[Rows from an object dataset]
-- Start --

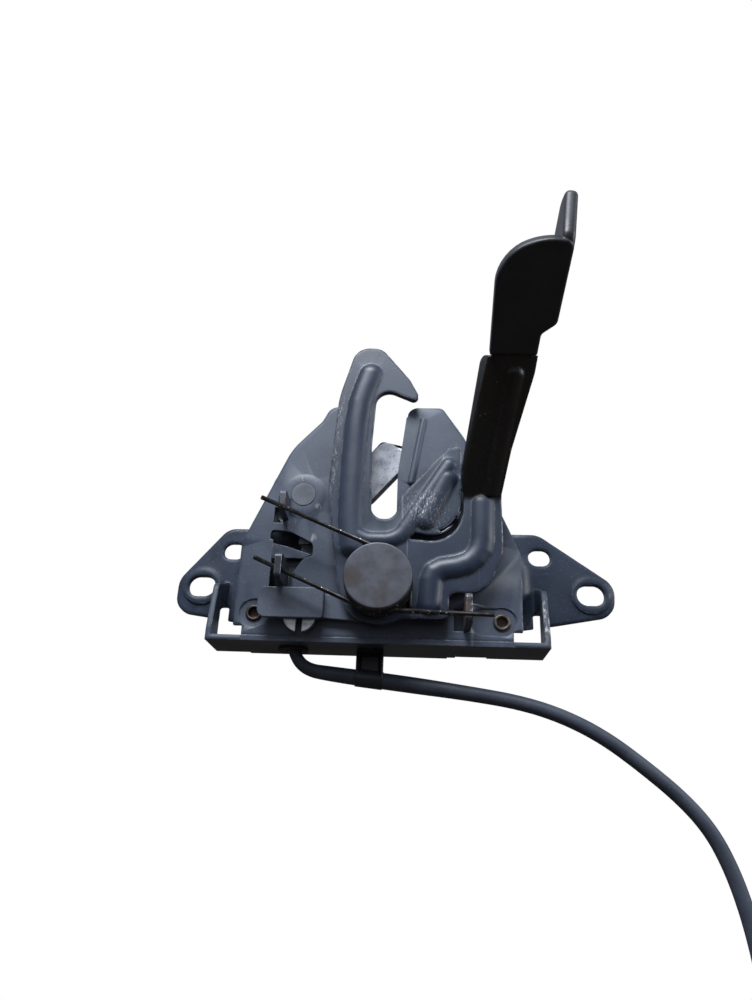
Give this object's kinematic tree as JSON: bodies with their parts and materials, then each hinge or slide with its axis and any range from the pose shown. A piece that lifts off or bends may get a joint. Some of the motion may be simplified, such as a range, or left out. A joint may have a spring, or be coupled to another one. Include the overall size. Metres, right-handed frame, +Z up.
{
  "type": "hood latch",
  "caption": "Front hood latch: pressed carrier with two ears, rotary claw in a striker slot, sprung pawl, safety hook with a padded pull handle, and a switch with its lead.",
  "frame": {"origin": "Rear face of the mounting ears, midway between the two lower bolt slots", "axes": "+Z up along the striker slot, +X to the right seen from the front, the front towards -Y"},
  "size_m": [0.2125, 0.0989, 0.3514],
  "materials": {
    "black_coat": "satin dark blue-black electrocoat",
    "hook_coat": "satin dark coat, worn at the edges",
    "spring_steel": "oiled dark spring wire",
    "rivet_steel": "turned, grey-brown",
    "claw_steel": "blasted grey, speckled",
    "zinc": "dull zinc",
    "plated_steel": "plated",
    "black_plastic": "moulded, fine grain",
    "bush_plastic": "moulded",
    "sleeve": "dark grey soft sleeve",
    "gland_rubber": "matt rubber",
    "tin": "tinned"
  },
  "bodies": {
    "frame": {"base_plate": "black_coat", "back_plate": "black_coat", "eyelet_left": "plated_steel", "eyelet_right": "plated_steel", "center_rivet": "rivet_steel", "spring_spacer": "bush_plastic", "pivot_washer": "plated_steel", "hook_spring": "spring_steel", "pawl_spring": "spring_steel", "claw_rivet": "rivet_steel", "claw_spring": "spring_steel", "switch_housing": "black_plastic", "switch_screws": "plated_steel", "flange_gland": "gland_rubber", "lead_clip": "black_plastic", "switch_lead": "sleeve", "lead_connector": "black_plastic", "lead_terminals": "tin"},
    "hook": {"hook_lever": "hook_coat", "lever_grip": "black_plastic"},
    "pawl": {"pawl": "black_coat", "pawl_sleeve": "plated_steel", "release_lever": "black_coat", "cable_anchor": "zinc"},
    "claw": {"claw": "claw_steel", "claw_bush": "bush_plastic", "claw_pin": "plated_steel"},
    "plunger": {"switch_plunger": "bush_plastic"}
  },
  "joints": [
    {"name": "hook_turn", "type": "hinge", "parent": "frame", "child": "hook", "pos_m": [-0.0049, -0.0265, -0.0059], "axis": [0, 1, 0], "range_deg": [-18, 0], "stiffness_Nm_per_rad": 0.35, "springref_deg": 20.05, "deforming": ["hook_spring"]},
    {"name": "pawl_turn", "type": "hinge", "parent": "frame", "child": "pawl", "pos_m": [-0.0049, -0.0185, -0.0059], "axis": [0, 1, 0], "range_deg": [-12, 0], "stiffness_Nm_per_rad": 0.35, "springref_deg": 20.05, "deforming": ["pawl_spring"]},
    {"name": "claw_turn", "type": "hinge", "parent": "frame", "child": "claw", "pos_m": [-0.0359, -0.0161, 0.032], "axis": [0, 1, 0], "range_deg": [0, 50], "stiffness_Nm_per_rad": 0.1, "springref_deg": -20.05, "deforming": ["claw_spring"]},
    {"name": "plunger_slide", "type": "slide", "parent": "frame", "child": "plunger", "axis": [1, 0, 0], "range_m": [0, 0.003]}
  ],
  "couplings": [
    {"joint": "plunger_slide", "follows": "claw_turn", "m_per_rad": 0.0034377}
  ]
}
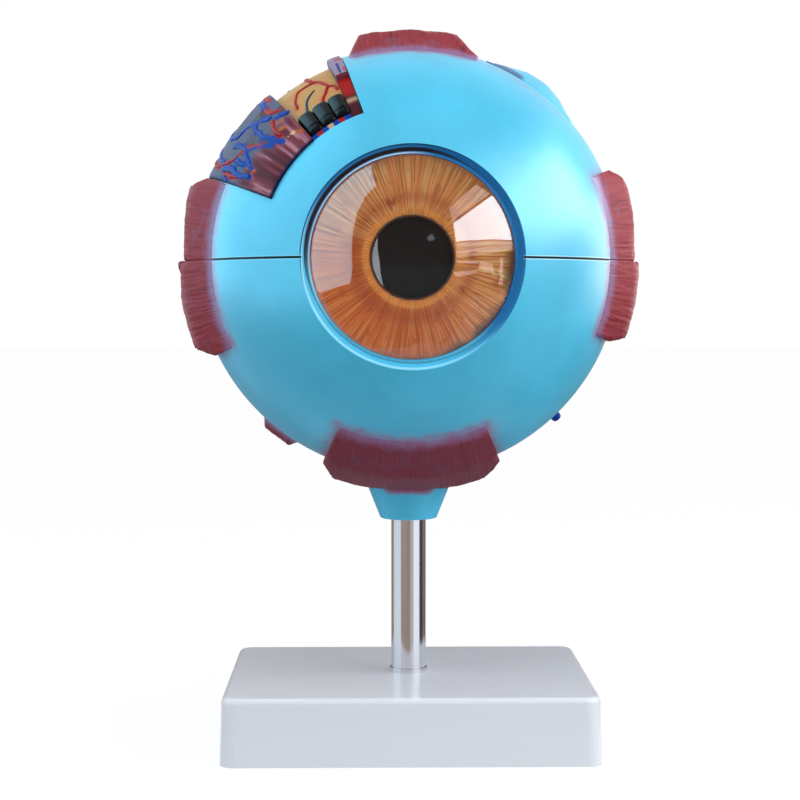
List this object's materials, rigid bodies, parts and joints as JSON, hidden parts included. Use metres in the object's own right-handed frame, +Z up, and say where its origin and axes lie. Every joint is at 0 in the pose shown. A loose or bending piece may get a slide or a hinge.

-- End --

WORK TO BE COMPLETED -
Take the entries above and copy them out exactly.

EXERCISE SOLUTION -
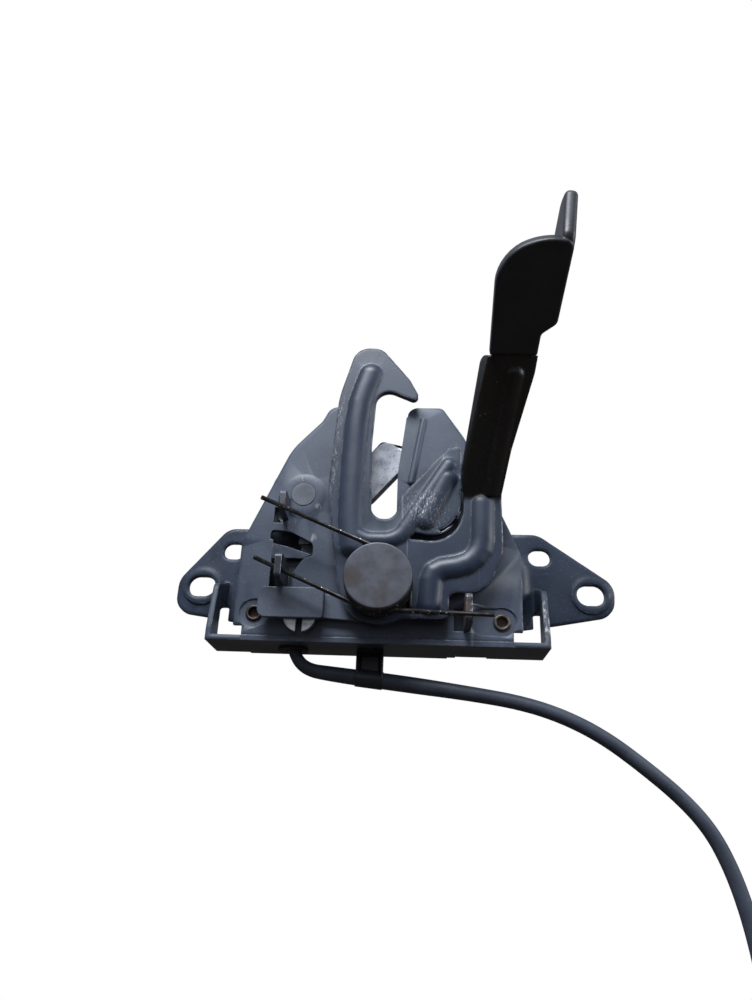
Give this object's kinematic tree as JSON: bodies with their parts and materials, then each hinge or slide with its axis and any range from the pose shown. A piece that lifts off or bends may get a joint. Some of the motion may be simplified, such as a range, or left out. A joint may have a spring, or be coupled to another one. Include the overall size. Metres, right-handed frame, +Z up.
{
  "type": "hood latch",
  "caption": "Front hood latch: pressed carrier with two ears, rotary claw in a striker slot, sprung pawl, safety hook with a padded pull handle, and a switch with its lead.",
  "frame": {"origin": "Rear face of the mounting ears, midway between the two lower bolt slots", "axes": "+Z up along the striker slot, +X to the right seen from the front, the front towards -Y"},
  "size_m": [0.2125, 0.0989, 0.3514],
  "materials": {
    "black_coat": "satin dark blue-black electrocoat",
    "hook_coat": "satin dark coat, worn at the edges",
    "spring_steel": "oiled dark spring wire",
    "rivet_steel": "turned, grey-brown",
    "claw_steel": "blasted grey, speckled",
    "zinc": "dull zinc",
    "plated_steel": "plated",
    "black_plastic": "moulded, fine grain",
    "bush_plastic": "moulded",
    "sleeve": "dark grey soft sleeve",
    "gland_rubber": "matt rubber",
    "tin": "tinned"
  },
  "bodies": {
    "frame": {"base_plate": "black_coat", "back_plate": "black_coat", "eyelet_left": "plated_steel", "eyelet_right": "plated_steel", "center_rivet": "rivet_steel", "spring_spacer": "bush_plastic", "pivot_washer": "plated_steel", "hook_spring": "spring_steel", "pawl_spring": "spring_steel", "claw_rivet": "rivet_steel", "claw_spring": "spring_steel", "switch_housing": "black_plastic", "switch_screws": "plated_steel", "flange_gland": "gland_rubber", "lead_clip": "black_plastic", "switch_lead": "sleeve", "lead_connector": "black_plastic", "lead_terminals": "tin"},
    "hook": {"hook_lever": "hook_coat", "lever_grip": "black_plastic"},
    "pawl": {"pawl": "black_coat", "pawl_sleeve": "plated_steel", "release_lever": "black_coat", "cable_anchor": "zinc"},
    "claw": {"claw": "claw_steel", "claw_bush": "bush_plastic", "claw_pin": "plated_steel"},
    "plunger": {"switch_plunger": "bush_plastic"}
  },
  "joints": [
    {"name": "hook_turn", "type": "hinge", "parent": "frame", "child": "hook", "pos_m": [-0.0049, -0.0265, -0.0059], "axis": [0, 1, 0], "range_deg": [-18, 0], "stiffness_Nm_per_rad": 0.35, "springref_deg": 20.05, "deforming": ["hook_spring"]},
    {"name": "pawl_turn", "type": "hinge", "parent": "frame", "child": "pawl", "pos_m": [-0.0049, -0.0185, -0.0059], "axis": [0, 1, 0], "range_deg": [-12, 0], "stiffness_Nm_per_rad": 0.35, "springref_deg": 20.05, "deforming": ["pawl_spring"]},
    {"name": "claw_turn", "type": "hinge", "parent": "frame", "child": "claw", "pos_m": [-0.0359, -0.0161, 0.032], "axis": [0, 1, 0], "range_deg": [0, 50], "stiffness_Nm_per_rad": 0.1, "springref_deg": -20.05, "deforming": ["claw_spring"]},
    {"name": "plunger_slide", "type": "slide", "parent": "frame", "child": "plunger", "axis": [1, 0, 0], "range_m": [0, 0.003]}
  ],
  "couplings": [
    {"joint": "plunger_slide", "follows": "claw_turn", "m_per_rad": 0.0034377}
  ]
}
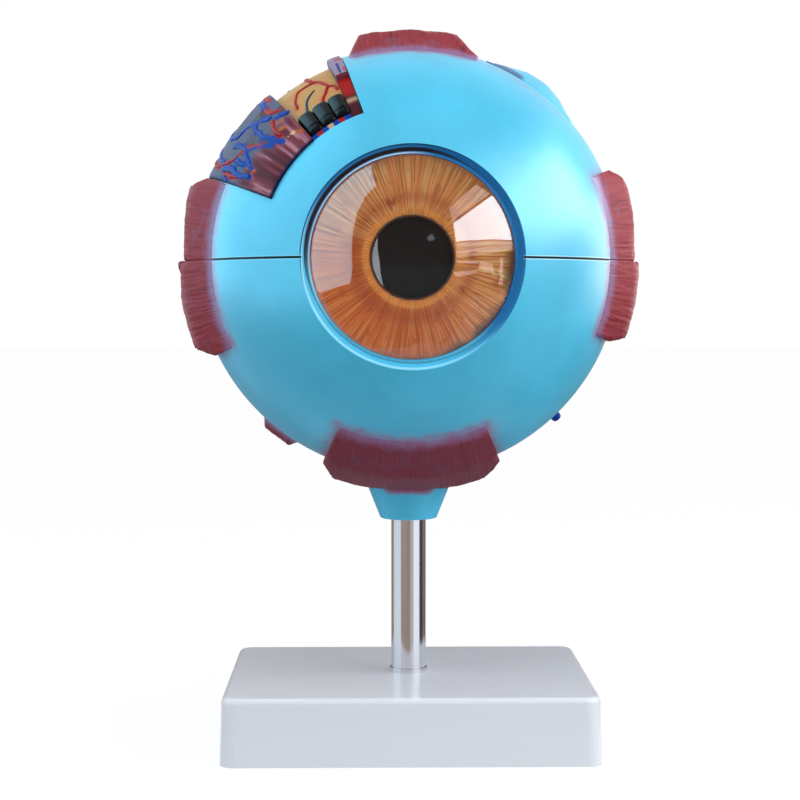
List this object's materials, rigid bodies, parts and joints as JSON, hidden parts included. Use metres in the object's own right-handed frame, +Z up, and say where its origin and axes lie. Every joint is at 0 in the pose shown. A loose or bending piece may get a slide or a hinge.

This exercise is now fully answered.